▶ _RECORDED DATA_
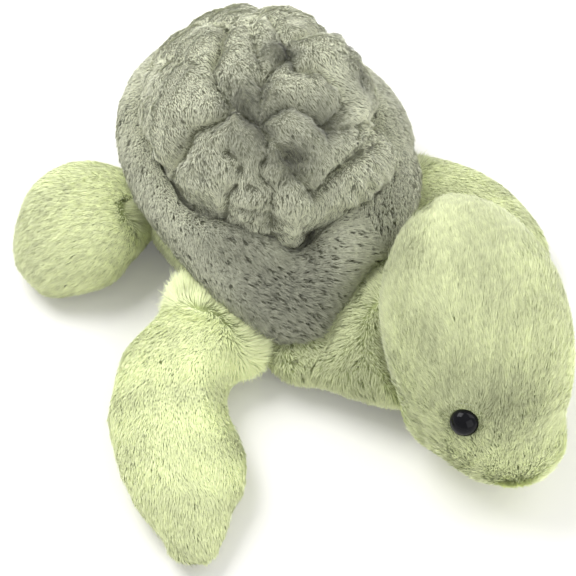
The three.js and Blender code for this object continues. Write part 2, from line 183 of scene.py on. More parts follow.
def swell(middle, radii, turn=0.0, out=(0, 0, 1)):
    """An egg of stuffing, in millimetres: its third radius lies along out, and turn is degrees round that."""
    aim = Vector(out).to_track_quat("Z", "Y") @ Matrix.Rotation(math.radians(turn), 4, "Z").to_quaternion()
    bpy.ops.mesh.primitive_uv_sphere_add(
        segments=20, ring_count=12, radius=1, location=Vector(middle) * MM, rotation=aim.to_euler(),
        scale=Vector(radii) * MM)
    return bpy.context.active_object


def joined(name, parts):
    """Several objects as one, at the origin, unturned and unscaled."""
    whole = pick(*parts)
    bpy.ops.object.join()
    bpy.ops.object.transform_apply(location=True, rotation=True, scale=True)
    whole.name = name
    whole.data.name = name
    return whole


def sewn_skin(name, nodes, stuffing=(), smooth=3, puff=0.6):
    """One closed skin round CAD nodes and eggs of stuffing, which swells and is then made finer."""
    skin = joined(name, [copy_of(node) for node in nodes] + list(stuffing))
    apply_modifier(skin, "REMESH", mode="VOXEL", voxel_size=settings("turtle_form").step, adaptivity=0)
    keep_largest(skin)
    apply_modifier(skin, "SMOOTH", factor=0.5, iterations=smooth)
    stuff(skin)
    apply_modifier(skin, "SUBSURF", levels=2)
    if puff:
        apply_modifier(skin, "DISPLACE", strength=puff * MM, mid_level=0)
    pick(skin)
    bpy.ops.object.shade_smooth()
    return skin


CLOTH = {
    "use_pressure": True, "quality": 5, "mass": 0.3, "tension_stiffness": 12, "compression_stiffness": 12,
    "bending_stiffness": 0.4,
}
CLOTH_FRAMES = 12


def stuff(skin):
    """Blows the skin up as cloth, and caps how far it may give."""
    form = settings("turtle_form")
    before = points_of(skin.data)
    scene = bpy.context.scene
    scene.frame_set(1)
    cloth = skin.modifiers.new("Stuffing", "CLOTH")
    for name, value in CLOTH.items():
        setattr(cloth.settings, name, value)
    cloth.settings.uniform_pressure_force = form.pressure
    cloth.settings.effector_weights.gravity = 0
    for number in range(1, CLOTH_FRAMES + 1):
        scene.frame_set(number)
    pick(skin)
    bpy.ops.object.modifier_apply(modifier=cloth.name)
    scene.frame_set(1)
    moved = points_of(skin.data) - before
    far = np.linalg.norm(moved, axis=1, keepdims=True)
    moved *= form.give * np.tanh(far / form.give) / np.maximum(far, 1e-9)
    normals = normals_of(skin.data)
    moved -= normals * (moved * normals).sum(1).mean()
    move_points(skin, before + moved)


def move_points(obj, places):
    obj.data.vertices.foreach_set("co", np.ascontiguousarray(places).ravel())
    obj.data.update()


def keep_largest(obj):
    """Deletes every loose island but the largest."""
    mesh = obj.data
    island = np.arange(len(mesh.vertices))
    edges = np.empty(len(mesh.edges) * 2, np.int32)
    mesh.edges.foreach_get("vertices", edges)
    edges = edges.reshape(-1, 2)
    while True:
        low = np.minimum(island[edges[:, 0]], island[edges[:, 1]])
        before = island.copy()
        np.minimum.at(island, edges[:, 0], low)
        np.minimum.at(island, edges[:, 1], low)
        island = island[island]
        if np.array_equal(before, island):
            break
    names, sizes = np.unique(island, return_counts=True)
    loose = island != names[sizes.argmax()]
    if not loose.any():
        return
    pick(obj)
    bpy.ops.object.mode_set(mode="EDIT")
    bpy.ops.mesh.select_all(action="DESELECT")
    bpy.ops.object.mode_set(mode="OBJECT")
    mesh.vertices.foreach_set("select", loose)
    bpy.ops.object.mode_set(mode="EDIT")
    bpy.ops.mesh.delete(type="VERT")
    bpy.ops.object.mode_set(mode="OBJECT")


def points_of(mesh, value="co"):
    values = np.empty(len(mesh.vertices) * 3)
    mesh.vertices.foreach_get(value, values)
    return values.reshape(-1, 3)


def normals_of(mesh):
    return points_of(mesh, "normal")


def tree_of(obj):
    mesh = obj.data
    return BVHTree.FromPolygons([v.co for v in mesh.vertices], [p.vertices for p in mesh.polygons])


# Pile

NAP_WAVES = (22 * MM, 8 * MM)  # sizes over which the nap wanders
TONE_WAVES = (30 * MM, 4 * MM)  # sizes over which the pile's tone wanders
FLUFF_WAVE = 40 * MM  # size over which the pile clumps more or less
CLUMPS_PER_CM2, CLUMPING = 8, 0.08  # how many clumps, and how far their locks are drawn together
PARTED_LENGTH, SHADED_PARTING_TONE = 0.3, 0.1  # what is left of a lock's length and tone in a parting or fold; the lower tone is painted shade
LEAN_SPREAD = 7  # degrees
RAISED = 0.65  # share of its lean that a lock loses where the pile is held upright
ROOT_DEPTH = 0.3 * MM


def unit(vectors):
    return vectors / np.maximum(np.linalg.norm(vectors, axis=1, keepdims=True), 1e-9)


def flat_on(vectors, normals):
    """Vectors laid on the surface."""
    return unit(vectors - normals * (vectors * normals).sum(1, keepdims=True))


def drift(points, size, seed):
    """A smooth wandering direction at each point, which changes over about size metres."""
    rng = np.random.default_rng(seed)
    waves = unit(rng.normal(size=(8, 3))) * (2 * math.pi / size) * rng.uniform(0.6, 1.5, (8, 1))
    swing = np.sin(points @ waves.T + rng.uniform(0, 2 * math.pi, 8))
    return swing @ rng.normal(size=(8, 3)) / math.sqrt(8)


def nearest(points, centres):
    """The index of each point's nearest centre, and its distance."""
    tree = KDTree(len(centres))
    for i, centre in enumerate(centres):
        tree.insert(centre, i)
    tree.balance()
    found = [tree.find(point) for point in points]
    return np.array([f[1] for f in found]), np.array([f[2] for f in found])


def area_of(skin):
    return sum(face.area for face in skin.data.polygons)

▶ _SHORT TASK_
Print all the data exactly.

▶ _EXERCISE ANSWER_
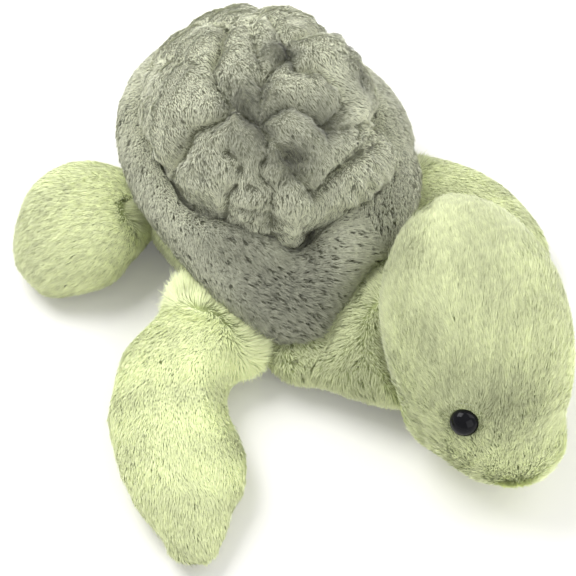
The three.js and Blender code for this object continues. Write part 2, from line 183 of scene.py on. More parts follow.
def swell(middle, radii, turn=0.0, out=(0, 0, 1)):
    """An egg of stuffing, in millimetres: its third radius lies along out, and turn is degrees round that."""
    aim = Vector(out).to_track_quat("Z", "Y") @ Matrix.Rotation(math.radians(turn), 4, "Z").to_quaternion()
    bpy.ops.mesh.primitive_uv_sphere_add(
        segments=20, ring_count=12, radius=1, location=Vector(middle) * MM, rotation=aim.to_euler(),
        scale=Vector(radii) * MM)
    return bpy.context.active_object


def joined(name, parts):
    """Several objects as one, at the origin, unturned and unscaled."""
    whole = pick(*parts)
    bpy.ops.object.join()
    bpy.ops.object.transform_apply(location=True, rotation=True, scale=True)
    whole.name = name
    whole.data.name = name
    return whole


def sewn_skin(name, nodes, stuffing=(), smooth=3, puff=0.6):
    """One closed skin round CAD nodes and eggs of stuffing, which swells and is then made finer."""
    skin = joined(name, [copy_of(node) for node in nodes] + list(stuffing))
    apply_modifier(skin, "REMESH", mode="VOXEL", voxel_size=settings("turtle_form").step, adaptivity=0)
    keep_largest(skin)
    apply_modifier(skin, "SMOOTH", factor=0.5, iterations=smooth)
    stuff(skin)
    apply_modifier(skin, "SUBSURF", levels=2)
    if puff:
        apply_modifier(skin, "DISPLACE", strength=puff * MM, mid_level=0)
    pick(skin)
    bpy.ops.object.shade_smooth()
    return skin


CLOTH = {
    "use_pressure": True, "quality": 5, "mass": 0.3, "tension_stiffness": 12, "compression_stiffness": 12,
    "bending_stiffness": 0.4,
}
CLOTH_FRAMES = 12


def stuff(skin):
    """Blows the skin up as cloth, and caps how far it may give."""
    form = settings("turtle_form")
    before = points_of(skin.data)
    scene = bpy.context.scene
    scene.frame_set(1)
    cloth = skin.modifiers.new("Stuffing", "CLOTH")
    for name, value in CLOTH.items():
        setattr(cloth.settings, name, value)
    cloth.settings.uniform_pressure_force = form.pressure
    cloth.settings.effector_weights.gravity = 0
    for number in range(1, CLOTH_FRAMES + 1):
        scene.frame_set(number)
    pick(skin)
    bpy.ops.object.modifier_apply(modifier=cloth.name)
    scene.frame_set(1)
    moved = points_of(skin.data) - before
    far = np.linalg.norm(moved, axis=1, keepdims=True)
    moved *= form.give * np.tanh(far / form.give) / np.maximum(far, 1e-9)
    normals = normals_of(skin.data)
    moved -= normals * (moved * normals).sum(1).mean()
    move_points(skin, before + moved)


def move_points(obj, places):
    obj.data.vertices.foreach_set("co", np.ascontiguousarray(places).ravel())
    obj.data.update()


def keep_largest(obj):
    """Deletes every loose island but the largest."""
    mesh = obj.data
    island = np.arange(len(mesh.vertices))
    edges = np.empty(len(mesh.edges) * 2, np.int32)
    mesh.edges.foreach_get("vertices", edges)
    edges = edges.reshape(-1, 2)
    while True:
        low = np.minimum(island[edges[:, 0]], island[edges[:, 1]])
        before = island.copy()
        np.minimum.at(island, edges[:, 0], low)
        np.minimum.at(island, edges[:, 1], low)
        island = island[island]
        if np.array_equal(before, island):
            break
    names, sizes = np.unique(island, return_counts=True)
    loose = island != names[sizes.argmax()]
    if not loose.any():
        return
    pick(obj)
    bpy.ops.object.mode_set(mode="EDIT")
    bpy.ops.mesh.select_all(action="DESELECT")
    bpy.ops.object.mode_set(mode="OBJECT")
    mesh.vertices.foreach_set("select", loose)
    bpy.ops.object.mode_set(mode="EDIT")
    bpy.ops.mesh.delete(type="VERT")
    bpy.ops.object.mode_set(mode="OBJECT")


def points_of(mesh, value="co"):
    values = np.empty(len(mesh.vertices) * 3)
    mesh.vertices.foreach_get(value, values)
    return values.reshape(-1, 3)


def normals_of(mesh):
    return points_of(mesh, "normal")


def tree_of(obj):
    mesh = obj.data
    return BVHTree.FromPolygons([v.co for v in mesh.vertices], [p.vertices for p in mesh.polygons])


# Pile

NAP_WAVES = (22 * MM, 8 * MM)  # sizes over which the nap wanders
TONE_WAVES = (30 * MM, 4 * MM)  # sizes over which the pile's tone wanders
FLUFF_WAVE = 40 * MM  # size over which the pile clumps more or less
CLUMPS_PER_CM2, CLUMPING = 8, 0.08  # how many clumps, and how far their locks are drawn together
PARTED_LENGTH, SHADED_PARTING_TONE = 0.3, 0.1  # what is left of a lock's length and tone in a parting or fold; the lower tone is painted shade
LEAN_SPREAD = 7  # degrees
RAISED = 0.65  # share of its lean that a lock loses where the pile is held upright
ROOT_DEPTH = 0.3 * MM


def unit(vectors):
    return vectors / np.maximum(np.linalg.norm(vectors, axis=1, keepdims=True), 1e-9)


def flat_on(vectors, normals):
    """Vectors laid on the surface."""
    return unit(vectors - normals * (vectors * normals).sum(1, keepdims=True))


def drift(points, size, seed):
    """A smooth wandering direction at each point, which changes over about size metres."""
    rng = np.random.default_rng(seed)
    waves = unit(rng.normal(size=(8, 3))) * (2 * math.pi / size) * rng.uniform(0.6, 1.5, (8, 1))
    swing = np.sin(points @ waves.T + rng.uniform(0, 2 * math.pi, 8))
    return swing @ rng.normal(size=(8, 3)) / math.sqrt(8)


def nearest(points, centres):
    """The index of each point's nearest centre, and its distance."""
    tree = KDTree(len(centres))
    for i, centre in enumerate(centres):
        tree.insert(centre, i)
    tree.balance()
    found = [tree.find(point) for point in points]
    return np.array([f[1] for f in found]), np.array([f[2] for f in found])


def area_of(skin):
    return sum(face.area for face in skin.data.polygons)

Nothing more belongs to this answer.